* _Description of the task_: Quote all of the data below exactly, please.

* start Material provided *

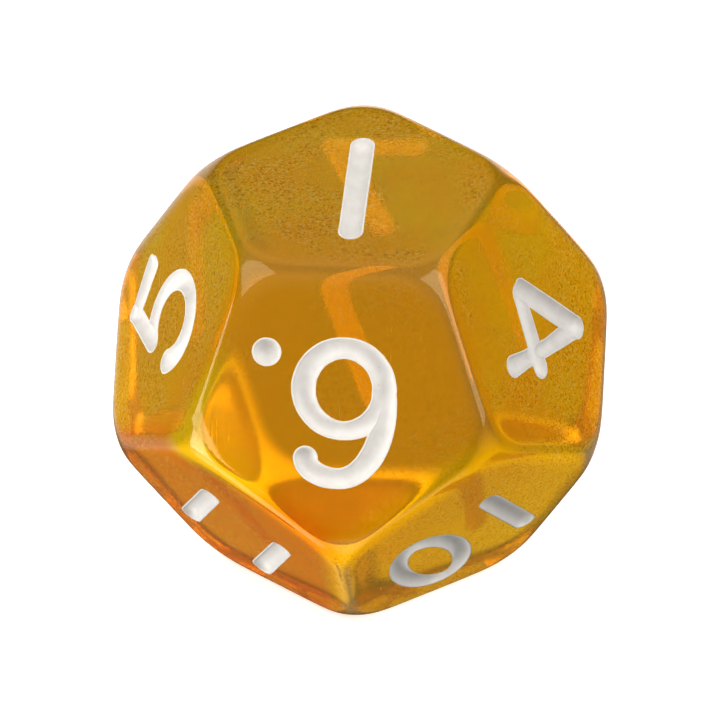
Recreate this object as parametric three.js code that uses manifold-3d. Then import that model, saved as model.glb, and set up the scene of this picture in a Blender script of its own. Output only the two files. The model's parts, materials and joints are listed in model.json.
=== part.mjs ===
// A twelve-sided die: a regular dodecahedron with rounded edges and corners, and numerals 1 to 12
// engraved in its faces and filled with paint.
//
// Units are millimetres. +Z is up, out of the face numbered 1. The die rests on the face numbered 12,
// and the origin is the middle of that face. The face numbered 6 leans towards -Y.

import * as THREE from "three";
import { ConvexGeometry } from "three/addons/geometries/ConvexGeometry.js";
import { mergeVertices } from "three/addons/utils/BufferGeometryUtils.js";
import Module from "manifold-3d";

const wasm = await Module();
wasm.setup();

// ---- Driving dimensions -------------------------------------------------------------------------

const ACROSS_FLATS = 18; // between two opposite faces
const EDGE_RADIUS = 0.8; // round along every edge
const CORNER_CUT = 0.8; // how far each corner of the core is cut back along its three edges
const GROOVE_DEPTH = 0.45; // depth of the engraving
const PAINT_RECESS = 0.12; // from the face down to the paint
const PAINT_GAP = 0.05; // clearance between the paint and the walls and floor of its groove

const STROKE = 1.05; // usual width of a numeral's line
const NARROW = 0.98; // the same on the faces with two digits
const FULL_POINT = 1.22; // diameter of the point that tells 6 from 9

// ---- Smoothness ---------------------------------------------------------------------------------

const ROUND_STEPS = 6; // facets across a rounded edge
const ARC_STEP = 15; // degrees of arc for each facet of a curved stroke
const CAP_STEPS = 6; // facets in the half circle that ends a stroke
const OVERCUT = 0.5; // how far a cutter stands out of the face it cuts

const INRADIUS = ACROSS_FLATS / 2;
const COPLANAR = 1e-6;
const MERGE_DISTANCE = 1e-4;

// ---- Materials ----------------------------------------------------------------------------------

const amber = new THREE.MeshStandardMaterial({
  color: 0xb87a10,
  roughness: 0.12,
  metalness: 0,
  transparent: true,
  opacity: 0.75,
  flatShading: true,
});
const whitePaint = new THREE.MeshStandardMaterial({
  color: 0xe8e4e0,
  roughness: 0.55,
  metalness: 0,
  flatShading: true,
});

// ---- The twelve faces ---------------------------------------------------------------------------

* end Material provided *

* _Written answer_:
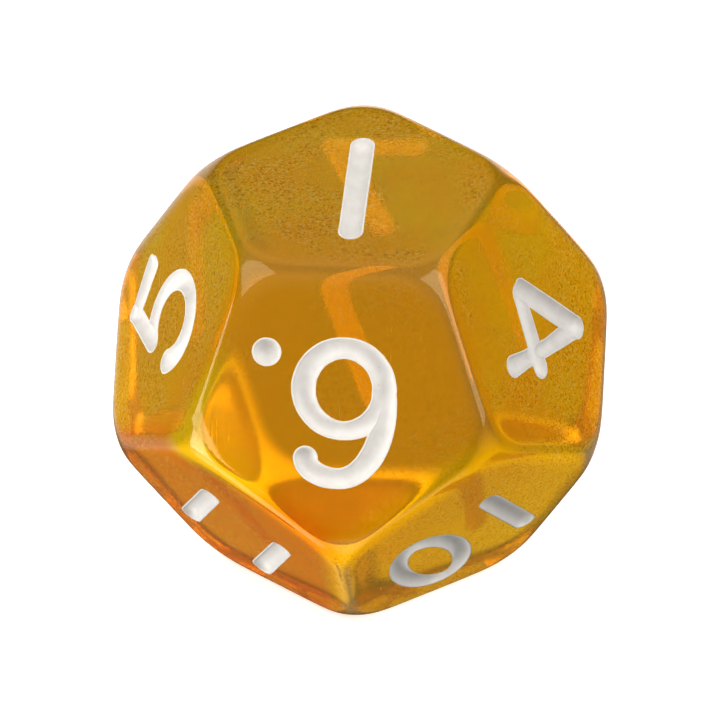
Recreate this object as parametric three.js code that uses manifold-3d. Then import that model, saved as model.glb, and set up the scene of this picture in a Blender script of its own. Output only the two files. The model's parts, materials and joints are listed in model.json.
=== part.mjs ===
// A twelve-sided die: a regular dodecahedron with rounded edges and corners, and numerals 1 to 12
// engraved in its faces and filled with paint.
//
// Units are millimetres. +Z is up, out of the face numbered 1. The die rests on the face numbered 12,
// and the origin is the middle of that face. The face numbered 6 leans towards -Y.

import * as THREE from "three";
import { ConvexGeometry } from "three/addons/geometries/ConvexGeometry.js";
import { mergeVertices } from "three/addons/utils/BufferGeometryUtils.js";
import Module from "manifold-3d";

const wasm = await Module();
wasm.setup();

// ---- Driving dimensions -------------------------------------------------------------------------

const ACROSS_FLATS = 18; // between two opposite faces
const EDGE_RADIUS = 0.8; // round along every edge
const CORNER_CUT = 0.8; // how far each corner of the core is cut back along its three edges
const GROOVE_DEPTH = 0.45; // depth of the engraving
const PAINT_RECESS = 0.12; // from the face down to the paint
const PAINT_GAP = 0.05; // clearance between the paint and the walls and floor of its groove

const STROKE = 1.05; // usual width of a numeral's line
const NARROW = 0.98; // the same on the faces with two digits
const FULL_POINT = 1.22; // diameter of the point that tells 6 from 9

// ---- Smoothness ---------------------------------------------------------------------------------

const ROUND_STEPS = 6; // facets across a rounded edge
const ARC_STEP = 15; // degrees of arc for each facet of a curved stroke
const CAP_STEPS = 6; // facets in the half circle that ends a stroke
const OVERCUT = 0.5; // how far a cutter stands out of the face it cuts

const INRADIUS = ACROSS_FLATS / 2;
const COPLANAR = 1e-6;
const MERGE_DISTANCE = 1e-4;

// ---- Materials ----------------------------------------------------------------------------------

const amber = new THREE.MeshStandardMaterial({
  color: 0xb87a10,
  roughness: 0.12,
  metalness: 0,
  transparent: true,
  opacity: 0.75,
  flatShading: true,
});
const whitePaint = new THREE.MeshStandardMaterial({
  color: 0xe8e4e0,
  roughness: 0.55,
  metalness: 0,
  flatShading: true,
});

// ---- The twelve faces ---------------------------------------------------------------------------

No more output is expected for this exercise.